■ YOUR GOAL ■
Reproduce each line exactly, including spacing and punctuation.

■ DATA SHOWN ■
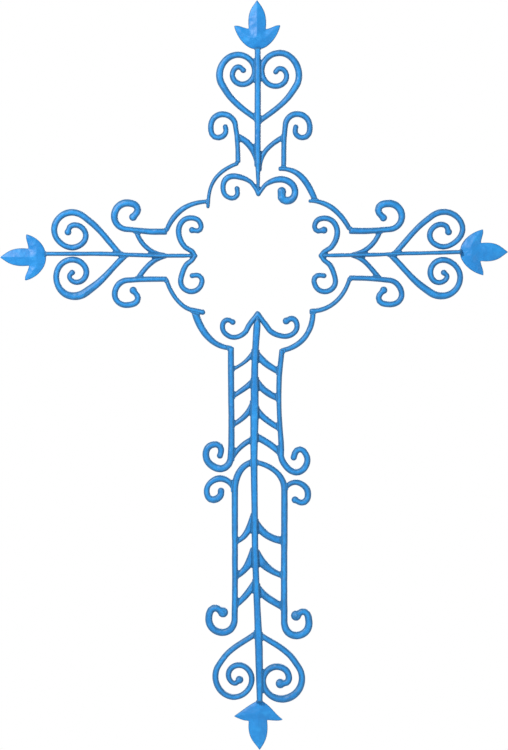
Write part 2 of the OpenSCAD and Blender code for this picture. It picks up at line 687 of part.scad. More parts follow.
leaf(LEFT);  // left_leaf
leaf(RIGHT);  // right_leaf
leaf(FOOT);  // foot_leaf
shaft_rail(0);  // shaft_rail_left
shaft_rail(1);  // shaft_rail_right
side_bar(0);  // side_bar_left
side_bar(1);  // side_bar_right
crook(0);  // crook_left
crook(1);  // crook_right
ring_head_left();
ring_head_right();
ring_left_upper();
ring_left_lower();
ring_right_upper();
ring_right_lower();
ring_foot_left();
ring_foot_right();
bracket(HEAD, 0);  // top_bracket_left
bracket(HEAD, 1);  // top_bracket_right
bracket(LEFT, 0);  // left_bracket_lower
bracket(LEFT, 1);  // left_bracket_upper
bracket(RIGHT, 0);  // right_bracket_lower
bracket(RIGHT, 1);  // right_bracket_upper
rung(1, 0);  // rung_1_left
rung(1, 1);  // rung_1_right
rung(2, 0);  // rung_2_left
rung(2, 1);  // rung_2_right
rung(3, 0);  // rung_3_left
rung(3, 1);  // rung_3_right
rung(4, 0);  // rung_4_left
rung(4, 1);  // rung_4_right
rung(5, 0);  // rung_5_left
rung(5, 1);  // rung_5_right
rung(6, 0);  // rung_6_left
rung(6, 1);  // rung_6_right
rung(7, 0);  // rung_7_left
rung(7, 1);  // rung_7_right
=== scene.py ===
"""A wrought iron cross: bars bent and hammered by hand, welded where they meet, and painted blue.

The forged pieces stand in for the plain bars of the frame, one for one, and the weld beads are
added where those bars meet.
"""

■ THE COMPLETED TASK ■
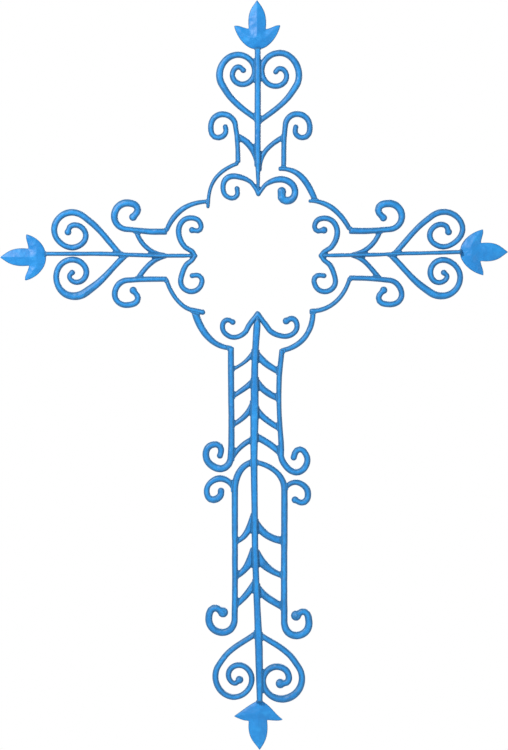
Write part 2 of the OpenSCAD and Blender code for this picture. It picks up at line 687 of part.scad. More parts follow.
leaf(LEFT);  // left_leaf
leaf(RIGHT);  // right_leaf
leaf(FOOT);  // foot_leaf
shaft_rail(0);  // shaft_rail_left
shaft_rail(1);  // shaft_rail_right
side_bar(0);  // side_bar_left
side_bar(1);  // side_bar_right
crook(0);  // crook_left
crook(1);  // crook_right
ring_head_left();
ring_head_right();
ring_left_upper();
ring_left_lower();
ring_right_upper();
ring_right_lower();
ring_foot_left();
ring_foot_right();
bracket(HEAD, 0);  // top_bracket_left
bracket(HEAD, 1);  // top_bracket_right
bracket(LEFT, 0);  // left_bracket_lower
bracket(LEFT, 1);  // left_bracket_upper
bracket(RIGHT, 0);  // right_bracket_lower
bracket(RIGHT, 1);  // right_bracket_upper
rung(1, 0);  // rung_1_left
rung(1, 1);  // rung_1_right
rung(2, 0);  // rung_2_left
rung(2, 1);  // rung_2_right
rung(3, 0);  // rung_3_left
rung(3, 1);  // rung_3_right
rung(4, 0);  // rung_4_left
rung(4, 1);  // rung_4_right
rung(5, 0);  // rung_5_left
rung(5, 1);  // rung_5_right
rung(6, 0);  // rung_6_left
rung(6, 1);  // rung_6_right
rung(7, 0);  // rung_7_left
rung(7, 1);  // rung_7_right
=== scene.py ===
"""A wrought iron cross: bars bent and hammered by hand, welded where they meet, and painted blue.

The forged pieces stand in for the plain bars of the frame, one for one, and the weld beads are
added where those bars meet.
"""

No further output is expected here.